— Your objective —
In the listing below, find the line containing "attach(piece, BODY)" and the line containing "it roots in.". Repeat exactly those two lines and every line between them, nothing more.

— Material —
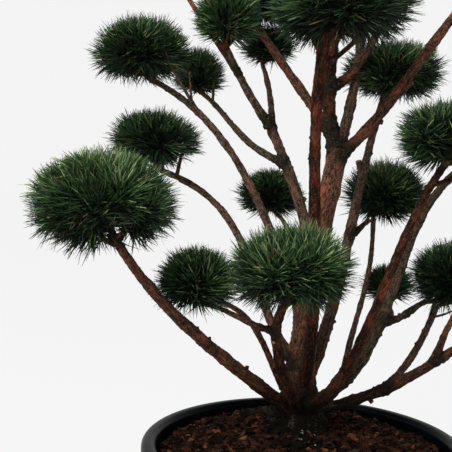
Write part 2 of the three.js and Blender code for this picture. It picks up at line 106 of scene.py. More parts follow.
# Name, parent and the share of its length where the limb leaves it, heading
# in degrees from +X towards +Y, reach and rise, bows (up, left) at the first
# and second third, girths of foot and tip. Lengths are in millimetres.
LIMBS = [
    ("trunk", None, 0, 338, 48, 450, (18, -14), (11, -1), (42, 31)),
    ("leader", "trunk", 0.98, 197, 42, 365, (1, -93), (69, -17), (20, 12)),
    ("stem_right", "trunk", 0.06, 323, 230, 403, (-136, -150), (32, 42), (17, 11)),
    ("stem_rear", "trunk", 0.1, 38, 174, 503, (-59, 13), (-45, 60), (24, 11)),
    ("bough_low_left", "trunk", 0.02, 215, 335, 295, (-8, 22), (-38, 6), (23, 13)),
    ("stem_front", "trunk", 0.08, 273, 112, 562, (-65, 25), (32, -13), (20, 16)),
    ("stem_left", "trunk", 0.48, 137, 100, 274, (8, -46), (6, -15), (20, 15)),
    ("stem_left_front", "stem_left", 0.97, 210, 86, 116, (-5, -4), (-4, -3), (14, 10)),
    ("stem_left_rear", "stem_left", 0.95, 98, 105, 112, (6, -6), (4, -5), (11, 8)),
    ("bough_high_right", "trunk", 0.96, 338, 220, 276, (-20, 10), (4, -42), (17, 12)),
    ("stem_top_rear", "trunk", 0.97, 74, 202, 326, (-8, -16), (-5, -18), (18, 12)),
    ("stem_top_right", "leader", 0.28, 8, 158, 185, (-46, 53), (49, -33), (15, 11)),
    ("stem_top_left", "leader", 0.09, 140, 166, 186, (-1, 3), (-5, -4), (17, 12)),
    ("bough_mid_left", "trunk", 0.2, 159, 251, 310, (-7, 38), (66, -130), (16, 10)),
    ("bough_high_left", "trunk", 0.37, 151, 310, 391, (-10, -88), (86, -40), (16, 10)),
    ("branch_left_rear", "stem_left", 0.74, 128, 236, 120, (-16, 32), (4, 0), (13, 8)),
    ("bough_front", "trunk", 0.05, 257, 183, 204, (-56, 16), (-2, -46), (19, 12)),
    ("branch_front_left", "bough_front", 0.8, 162, 119, 31, (-6, 12), (6, -14), (9, 7)),
    ("bough_low_right", "trunk", 0.04, 342, 302, 186, (-50, 65), (-29, 29), (19, 12)),
    ("branch_right_up", "bough_low_right", 0.66, 345, 121, 196, (36, -54), (19, 39), (10, 8)),
    ("branch_right_back", "bough_low_right", 0.38, 41, 250, 306, (-39, -30), (25, 3), (12, 9)),
    ("stem_right_rear", "stem_right", 0.06, 11, 287, 414, (-55, -102), (60, 122), (20, 12)),
    ("branch_right", "stem_right_rear", 0.35, 37, 141, 17, (-9, -21), (27, 9), (11, 8)),
    ("branch_right_inner", "branch_right", 0.39, 94, 128, -11, (-33, 33), (-18, -8), (8, 6)),
    ("stem_rear_thin", "stem_right_rear", 0.12, 71, 221, 246, (29, -2), (-66, -10), (10, 8)),
    ("branch_rear_right", "stem_rear", 0.53, 39, 49, 27, (-2, -4), (1, 2), (10, 8)),
    ("stem_centre_rear", "trunk", 0.31, 103, 183, 189, (-28, 0), (42, -30), (11, 7)),
    ("bough_low_rear", "trunk", 0.18, 91, 190, 106, (-22, -12), (-12, -8), (16, 10)),
    ("bough_low_rear_left", "trunk", 0.06, 164, 153, 166, (-14, -8), (62, -14), (12, 8)),
    ("branch_top_left", "stem_left_front", 0.72, 165, 128, 180, (-4, 12), (-3, -11), (8, 7)),
]


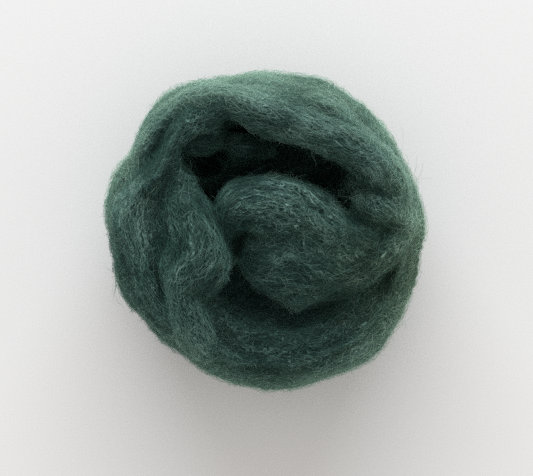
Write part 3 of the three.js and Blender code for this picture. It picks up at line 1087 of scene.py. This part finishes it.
def skin_material(dye, fibre_layer):
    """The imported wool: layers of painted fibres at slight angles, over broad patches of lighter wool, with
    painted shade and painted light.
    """
    material, tree, shader = new_material("packed_wool")
    lay = attribute(tree, "lay")["Vector"]
    painted_shade, loose_and_rim_light, streak, olive = (attribute(tree, name)["Fac"] for name in STATE_FIELDS)
    height = 0.0
    for angle, length, width, seed in FIBRE_LAYERS:
        inputs = {"Lay": lay, "Angle": angle, "Length": length, "Width": width, "Seed": seed}
        height = maths(tree, "MAXIMUM", placed(tree, fibre_layer, inputs)["Height"], height)
    spot = put(tree, "ShaderNodeTexCoord").outputs["Object"]
    patches = noise(tree, spot, TONE_PATCHES["scale"], TONE_PATCHES["detail"])[0]
    patches = mapped(tree, patches, TONE_PATCHES["noise"], TONE_PATCHES["tone"])
    streaks = maths(tree, "MULTIPLY_ADD", streak, STREAK_TONE, 1.0)
    tone = maths(tree, "MULTIPLY", maths(tree, "MULTIPLY", height, patches), streaks)
    tone = maths(tree, "MULTIPLY_ADD", tone, 1 - DARKEST_TONE, DARKEST_TONE)
    # Loose wool at the rim tends to one even tone, which also paints rim light on it.
    evenness = maths(tree, "MULTIPLY", loose_and_rim_light, LOOSE_TONE)
    tone = put(tree, "ShaderNodeMix", inputs={0: evenness, 2: tone, 3: EVEN_TONE}).outputs[0]
    # Painted shade darkens creases, the deep nest and patches, and painted light lightens ridges and tufts.
    shade = maths(tree, "MULTIPLY", tone, maths(tree, "MULTIPLY_ADD", painted_shade, -PAINTED_SHADE_STRENGTH, 1.0))
    shade = maths(tree, "MINIMUM", shade, LIGHTEST_SHADE)
    warmth = noise(tree, spot, WARM_PATCHES["scale"], WARM_PATCHES["detail"])[0]
    warmth = maths(tree, "MULTIPLY_ADD", warmth, WARM_PATCHES["warmth"], olive)
    warmth = maths(tree, "MULTIPLY_ADD", loose_and_rim_light, LOOSE_WARMTH, warmth)
    colour = placed(tree, dye, {"Shade": shade, "Warmth": warmth})["Color"]
    tree.links.new(colour, shader["Base Color"])
    relief = {"Strength": BUMP_STRENGTH, "Distance": BUMP_HEIGHT * MM, "Height": height}
    tree.links.new(put(tree, "ShaderNodeBump", inputs=relief).outputs[0], shader["Normal"])
    finish(shader, SKIN_GLOSS)
    return material


def finish(shader, gloss):
    """Sets the gloss of wool, the same all over."""
    for socket, value in {**FINISH, "Specular IOR Level": gloss}.items():
        shader[socket].default_value = value


def fibre_material(dye):
    """Loose fibres, each with a shade and warmth of its own."""
    material, tree, shader = new_material("loose_wool")
    shade, warmth, _ = split(tree, attribute(tree, "fibre")["Vector"])
    colour = placed(tree, dye, {"Shade": shade, "Warmth": warmth})["Color"]
    tree.links.new(colour, shader["Base Color"])
    finish(shader, FIBRE_GLOSS)
    return material


def floor_material():
    """A plain pale colour."""
    material, _, shader = new_material("pale_floor")
    shader["Base Color"].default_value = (*FLOOR_COLOUR, 1)
    shader["Roughness"].default_value = FLOOR_ROUGHNESS
    return material


def depth_below(points, quads, normals, passes):
    """How deep each point of a skin lies below the skin that a number of smoothing passes make of it."""
    thing = shown("levelling", mesh_of("levelling", points, quads))
    add_smoothing(thing, passes)
    level, _ = applied(thing)
    return np.sum((level - points) * normals, 1)


def looseness_and_rim_light(points):
    """How loose the wool is at points: it rises evenly between the table's two distances at their bearing."""
    # The same value sets the painted rim light, which makes loose wool lighter.
    bearings, begin, end = np.array(LOOSE_WOOL_AND_RIM_LIGHT, float).T
    bearing = np.degrees(np.arctan2(points[:, 1], points[:, 0])) % 360
    low, high = np.interp(bearing, bearings, begin), np.interp(bearing, bearings, end)
    return np.clip((np.hypot(points[:, 0], points[:, 1]) - low) / (high - low), 0, 1)


def streakiness(points, places):
    """Light and dark streaks, from -1 to 1: smooth noise drawn out along the strips, and some of patches."""
    drawn_out = soft_noise(places / (*STREAK_SIZE, 1) + STRIP_OFFSET, SEEDS["streaks"])
    patches = soft_noise(points / STREAK_PATCHES["size"], SEEDS["patches"])
    return np.clip(drawn_out + STREAK_PATCHES["share"] * patches, -1, 1)


def nest_depth_shade(points):
    """The painted shade of points in the nest by their depth: it rises evenly from the top to the bottom."""
    nest = HOLLOWS["nest"]
    inside = np.hypot(points[:, 0] - nest["x"], points[:, 1] - nest["y"]) < nest["radius"]
    deep = (NEST_DEPTH_SHADE["top"] - points[:, 2]) / (NEST_DEPTH_SHADE["top"] - NEST_DEPTH_SHADE["bottom"])
    return NEST_DEPTH_SHADE["painted_shade"] * np.clip(deep, 0, 1) * inside


def bell(points, x, y, reach):
    """A bell curve of how far points lie from a place, seen from above: exp(-(distance / reach) ** 2)."""
    return np.exp(-((np.hypot(points[:, 0] - x, points[:, 1] - y) / reach) ** 2))


def painted_patch_shade(points):
    """The painted shade that the patches add at points, below 0 for painted light: the sum of each patch's
    amount times its bell curve.
    """
    return sum(depth * bell(points, x, y, reach) for x, y, reach, depth in PAINTED_PATCHES)


def wispiness(points):
    """How likely wisps are to stand off points: the sum of a bell curve for each place in the table."""
    return sum(bell(points, *place) for place in WISPS)


def olive_share(points):
    """How olive the wool is at points: a bell curve round the olive side's middle."""
    return OLIVE["warmth"] * bell(points, OLIVE["x"], OLIVE["y"], OLIVE["reach"])


def painted_shade_at(points, quads, normals):
    """The painted shade at points: the larger of crease and nest depth, less painted light on ridges, plus
    patches, 1 at most.
    """
    crease = np.clip(depth_below(points, quads, normals, CREASE_PASSES) / CREASE_DEPTH, 0, 1)
    ridge = np.clip(-depth_below(points, quads, normals, RIDGE_PASSES) / RIDGE_HEIGHT, 0, 1)
    return np.minimum(1, np.maximum(crease, nest_depth_shade(points)) - RIDGE_PAINTED_LIGHT * ridge + painted_patch_shade(points))


def rooting_chances(points, normals):
    """How likely fibres are to root at points, by how high, upright and far from the axis the points are."""
    up = normals[:, 2]
    away = np.hypot(points[:, 0], points[:, 1])
    foot = np.clip(points[:, 2] / FOOT_HEIGHT, 0, 1)
    upper = np.clip(up + UNDERSIDE["turned_down"], 0, 1)
    edge = foot * np.clip(1 - np.abs(up), LEVEL_FACE, 1)
    return {
        "all_over": foot * (UNDERSIDE["least"] + (1 - UNDERSIDE["least"]) * upper),
        "rim": edge * np.clip((away - RIM["begin"]) / RIM["width"], RIM["least"], 1),
        "nest": edge * (away < NEST_EDGE),
        "wispy": foot * wispiness(points),
    }


def make_skin():
    """The joined skin of the ball, in millimetres, with what the fibres need to know of it.

    It is moved so that the middle of its form's box stands over the origin, as the solid's does.
    """
    points, quads = ball_form()
    middle = (points.min(0) + points.max(0)) / 2
    stations = strip_stations()
    points = raised(points, quads, stations)
    tangents, places, _ = strip_places(points, stations)
    normals = vertex_normals(points, quads)
    points[:, :2] -= middle[:2]
    # Painted shade in creases, deep in the nest and in patches, and painted light on ridges.
    painted_shade = painted_shade_at(points, quads, normals)
    state = np.stack([painted_shade, looseness_and_rim_light(points), streakiness(points, places), olive_share(points)], -1)
    return {
        "points": points, "quads": quads, "normals": normals, "tangents": tangents, "places": places,
        "state": state, "chances": rooting_chances(points, normals),
        "object": shown("skin", mesh_of("skin", points, quads)),
    }


def dressed(name, mesh, material):
    """A piece of the ball: a mesh with its material, which rides on the ball's body."""
    mesh.materials.append(material)
    piece = shown(name, mesh)
    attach(piece, BODY)
    return piece


def packed_wool(skin, material):
    """The ball's body, from the skin, with each point's place along and round its strip and its state."""
    mesh = mesh_of("packed_wool", skin["points"] * MM, skin["quads"])
    mark(mesh, "lay", skin["places"])
    for name, values in zip(STATE_FIELDS, skin["state"].T):
        mark(mesh, name, values)
    body = dressed("packed_wool", mesh, material)
    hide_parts(NODE)


def fibre_colours(kind, state, source):
    """Each fibre's shade and warmth: about those of its kind, changed by the state of the wool it roots in.

    Loose wool is warmer, more even and lighter with painted rim light, and painted shade darkens wool by a
    share of its shade.
    """
    painted_shade, loose_and_rim_light, streak, olive = state.T
    middling, spread = kind["shade"]
    shade = middling + spread * source.normal(size=len(state)) * (1 - LOOSE_TONE * loose_and_rim_light)
    # Loose fibres at the rim are lighter: painted rim light.
    shade = shade + STREAK_SHADE * streak + LOOSE_RIM_LIGHT * loose_and_rim_light
    # Painted shade darkens fibres in creases, deep in the nest and in patches; below 0 it is painted light on
    # ridges.
    shade = shade * (1 - PAINTED_SHADE_STRENGTH * painted_shade)
    shade = np.clip(shade, DARKEST_SHADE, LIGHTEST_SHADE + (1 - LIGHTEST_SHADE) * loose_and_rim_light)
    warmth = np.clip(source.normal(*kind["warmth"], len(state)) + LOOSE_WARMTH * loose_and_rim_light + olive, 0, 1)
    return np.stack([shade, warmth, 0 * shade], -1)


def fibre_piece(name, skin, kind, paths_of, material, seed):
    """One piece of many fibres of a kind."""
    source = np.random.default_rng(seed)
    paths, normals, state = paths_of(skin, kind, source)
    widths = source.uniform(*kind["width"], kind["count"])
    colours = fibre_colours(kind, state, source)
    paths[..., 2] = np.maximum(paths[..., 2], widths[:, None])
    mesh = tube_mesh(name, paths, normals, widths, kind["taper"])
    mark(mesh, "fibre", np.repeat(colours, len(mesh.vertices) // kind["count"], axis=0))
    dressed(name, mesh, material)


def add_camera():
    """The camera over the ball, shifted so that the ball lies in the picture as in the photograph."""
    data = bpy.data.cameras.new("camera")
    data.sensor_width = SENSOR
    data.lens = SENSOR * (CAMERA_HEIGHT - TARGET_HEIGHT) / (PHOTO_SIZE[0] * PIXEL)
    data.shift_x = (PHOTO_SIZE[0] / 2 - PHOTO_BALL_MIDDLE[0]) / PHOTO_SIZE[0]
    data.shift_y = -(PHOTO_SIZE[1] / 2 - PHOTO_BALL_MIDDLE[1]) / PHOTO_SIZE[0]
    camera = shown("camera", data)
    camera.location = (0, 0, CAMERA_HEIGHT)
    bpy.context.scene.camera = camera


def add_lamp(name, place, aim, width, height, power, colour):
    """A soft oblong lamp."""
    data = bpy.data.lights.new(name, "AREA")
    data.shape = "RECTANGLE"
    data.size = width
    data.size_y = height
    data.energy = power
    data.color = colour
    lamp = shown(name, data)
    lamp.location = place
    lamp.rotation_euler = (Vector(aim) - Vector(place)).to_track_quat("-Z", "Y").to_euler()


def add_studio():
    """A pale floor, a large soft lamp beyond the ball's +Y side and even light from all round.

    Denoising is off, because it smears fibres that are finer than a pixel.
    """
    corners = np.array([(-1, -1, 0), (1, -1, 0), (1, 1, 0), (-1, 1, 0)]) * FLOOR_REACH
    mesh = mesh_of("floor", corners, [(0, 1, 2, 3)])
    mesh.materials.append(floor_material())
    shown("floor", mesh)
    world = bpy.data.worlds.new("studio")
    world.use_nodes = True
    background = world.node_tree.nodes["Background"].inputs
    background["Color"].default_value = (*WORLD_COLOUR, 1)
    background["Strength"].default_value = WORLD_LIGHT
    bpy.context.scene.world = world
    for name, lamp in LAMPS.items():
        add_lamp(name, **lamp)
    bpy.context.scene.view_settings.view_transform = "Standard"
    bpy.context.scene.cycles.use_denoising = False


def main():
    """Builds the ball, its fibres and the studio."""
    add_camera()
    add_studio()
    dye = dye_group()
    skin = make_skin()
    packed_wool(skin, skin_material(dye, fibre_layer_group()))
    loose_wool = fibre_material(dye)
    seeds = itertools.count(SEEDS["fibres"])
    for kinds, paths_of in ((STRANDS, strand_paths), (FUZZ, fuzz_paths)):
        for name, kind in kinds.items():
            for k in range(kind["pieces"]):
                fibre_piece(f"{name}_{k + 1}", skin, kind, paths_of, loose_wool, next(seeds))
    bpy.data.objects.remove(skin["object"])


main()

— Written response —
    attach(piece, BODY)
    return piece


def packed_wool(skin, material):
    """The ball's body, from the skin, with each point's place along and round its strip and its state."""
    mesh = mesh_of("packed_wool", skin["points"] * MM, skin["quads"])
    mark(mesh, "lay", skin["places"])
    for name, values in zip(STATE_FIELDS, skin["state"].T):
        mark(mesh, name, values)
    body = dressed("packed_wool", mesh, material)
    hide_parts(NODE)


def fibre_colours(kind, state, source):
    """Each fibre's shade and warmth: about those of its kind, changed by the state of the wool it roots in.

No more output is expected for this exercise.